Er Tai Gao's "In Search of my Homeland" is a fascinating account of his imprisonment in a Chinese labor camp. The courage and lack of bitterness he portrays demonstrates the resilience of the human spirit and power of hope. His account of the Cultural Revolution, as friends betray friends for the tiniest taste of power or favor, shows the dark side of the human experience. Originally written on hidden scraps of paper, the work is technically flawed -- parts of the story are repeated in several chapters -- but somehow that only adds to its authenticity.
Gao's accounts of the Cultural Revolution remind me of Jung Chang's "Three Daughters of China." The Cultural Revolution is surely one of the most perplexing social and political events in human history and both of these books shine some needed light on the subject.
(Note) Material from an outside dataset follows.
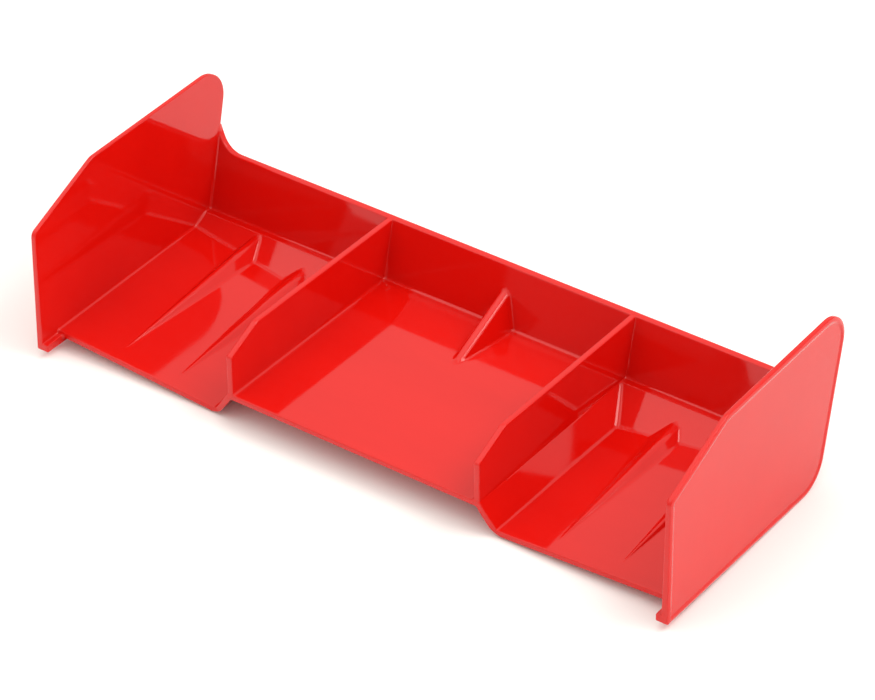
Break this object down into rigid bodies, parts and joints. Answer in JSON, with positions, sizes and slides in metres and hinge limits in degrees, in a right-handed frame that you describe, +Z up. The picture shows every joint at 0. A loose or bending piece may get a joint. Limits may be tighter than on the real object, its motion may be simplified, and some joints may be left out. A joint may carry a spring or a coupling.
{
  "type": "rc car rear wing",
  "caption": "Moulded model-car rear wing: flat centre deck, dropped side trays with strakes, leaning rear wall, dividers, centre gusset and tall end plates.",
  "frame": {"origin": "centre of the bounding box, on the plane the wing stands on", "axes": "+X along the span to the right plate, +Y rearwards along the air flow, +Z up"},
  "size_m": [0.2082, 0.0846, 0.0526],
  "materials": {
    "moulded_shell": "gloss"
  },
  "bodies": {
    "root": {"centre_deck": "moulded_shell", "rear_wall": "moulded_shell", "centre_gusset": "moulded_shell", "left_divider": "moulded_shell", "right_divider": "moulded_shell", "left_tray_step": "moulded_shell", "right_tray_step": "moulded_shell", "left_tray_floor": "moulded_shell", "right_tray_floor": "moulded_shell", "left_tray_ramp": "moulded_shell", "right_tray_ramp": "moulded_shell", "left_inner_strake": "moulded_shell", "right_inner_strake": "moulded_shell", "left_outer_strake": "moulded_shell", "right_outer_strake": "moulded_shell", "left_corner_web": "moulded_shell", "right_corner_web": "moulded_shell", "left_end_plate": "moulded_shell", "right_end_plate": "moulded_shell", "left_foot_rail": "moulded_shell", "right_foot_rail": "moulded_shell"}
  },
  "joints": []
}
I wish this book was about life in labor camp, but unfortunately it is full of Gao's thoughts about art. The story about being in the camp is very small, so maybe it's a not a good title? He didn't even describe the most interesting years - 1958-1962. I'm very dissappointed, because I thought the book is about something else.
Solzhenitsyn has nothing on Er Tai Gao when it comes to deprivations... a distressing but fascinatng read. I found the descriptions of the camp nightly 'meetings' more difficult to read than anything else for some reason.